The suit, filed Tuesday in U.S. District Court in the Southern District of Ohio by three Medicine Shoppe and four Medicap franchisees from seven states, alleges "wrongdoing" by Cardinal, Medicine Shoppe and Medicap in attempts to renegotiate franchise agreements in 2009. The franchise owners filing the suit refer to themselves as Franchisees For Fair Value.

Terry Burnside, general manager and senior vice president for Medicine Shoppe and Medicap Pharmacy operations, said in a statement released Tuesday, "We are disappointed that these seven franchisees have taken steps to file a lawsuit that largely addresses past issues and makes claims that we believe have no merit."

Specifically, the suit alleges that franchisees operating "Option 1" stores were offered a new contract for which they had to pay an early termination fee — in some cases $1 million or more — and agree to purchase only from Cardinal for 12 years or more without competitive bidding. The franchise owners claim they were promised the new system would be implemented only if at least 95% of the franchisees adopted it and that Cardinal, after accepting "tens of millions of dollars" in prepaid franchise fees, never reached the 95% level and then started to reduce services across the board.

In addition, franchisees classified as "Option 3" stores elected not to convert to the new system and suffered damages through the reduction of services, the suit claims. The franchisees also allege that Cardinal damaged the overall franchise by introducing a new offer for a flat $499 per month to carry the Medicine Shoppe or Medicap brand, compared with existing agreements that required payments of up to $25,000 per month or more.

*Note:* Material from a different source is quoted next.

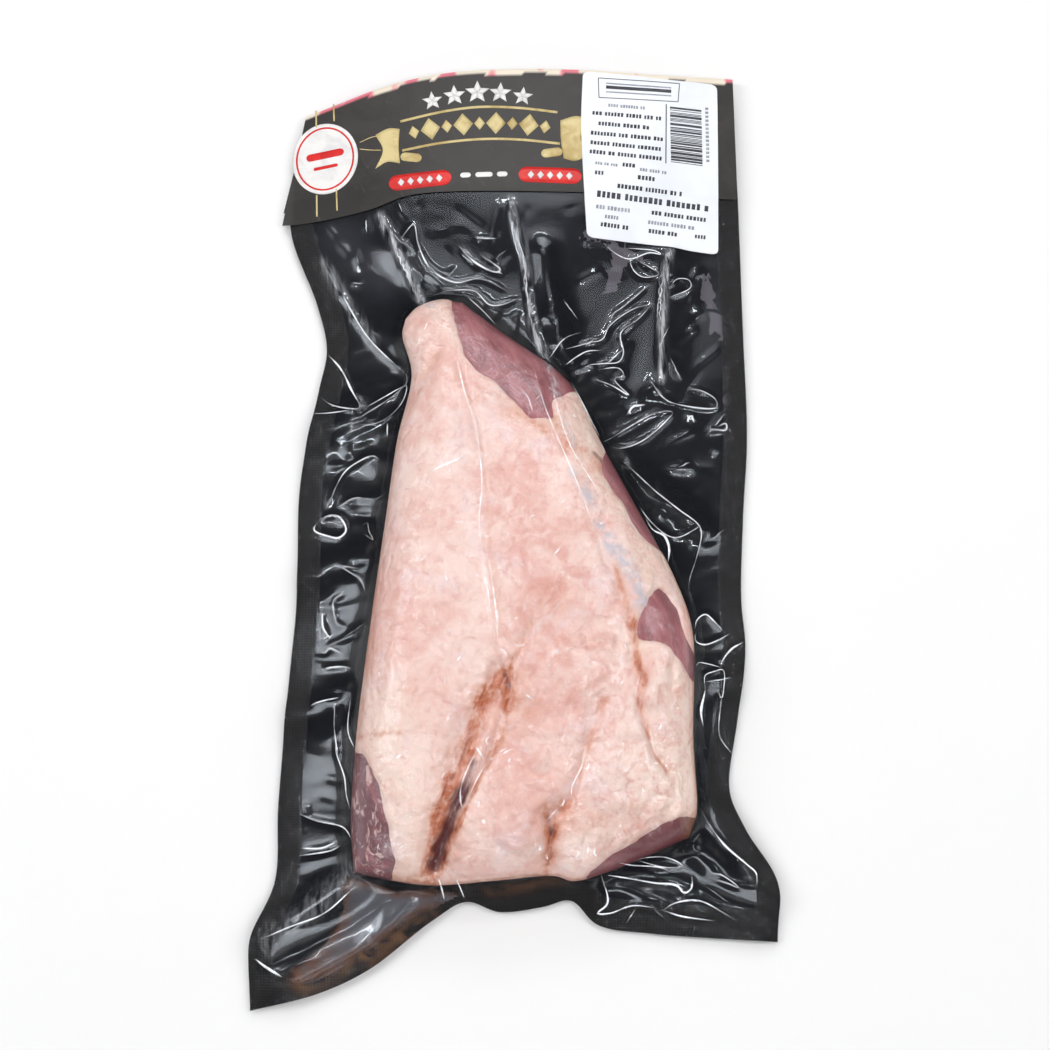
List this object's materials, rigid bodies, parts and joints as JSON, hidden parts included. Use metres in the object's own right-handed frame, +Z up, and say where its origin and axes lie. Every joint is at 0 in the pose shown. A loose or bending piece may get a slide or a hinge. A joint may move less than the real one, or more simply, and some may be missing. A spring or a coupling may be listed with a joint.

Franchisees named in the suit were Buechler Pharmacy Inc. in South Dakota (Medicine Shoppe), Superior Care Pharmacy Inc. in Pennsylvania (Medicap), MS Artesia 742 in California (Medicine Shoppe), Daniel Reif Inc. in Kansas (Medicine Shoppe), Trone Health Services Inc. in Idaho (Medicap), Toni R. Sumpter and Daniel D. Sumpter in Iowa (Medicap), and Marilyn Gaye Moseman and Robert F. Moseman in North Carolina (Medicap).

"As part of our ongoing commitment to support the success of franchisees, last year
Medicine Shoppe proactively implemented new franchise agreement options for Medicine
Shoppe International and Medicap franchisees," Burnside said in the statement. "We openly sought and received substantial input from franchisees, and incorporated their feedback to create new franchise agreement options.

"Because we respect our franchisees’ autonomy as business owners, Medicine Shoppe
empowered franchisees to select which of the options made the most sense for their
businesses, including the choice to stay with their current agreement," he stated. "We firmly believe that our franchise options are fair and equitable and that franchisees were provided full opportunity to determine which option would be most beneficial for their business."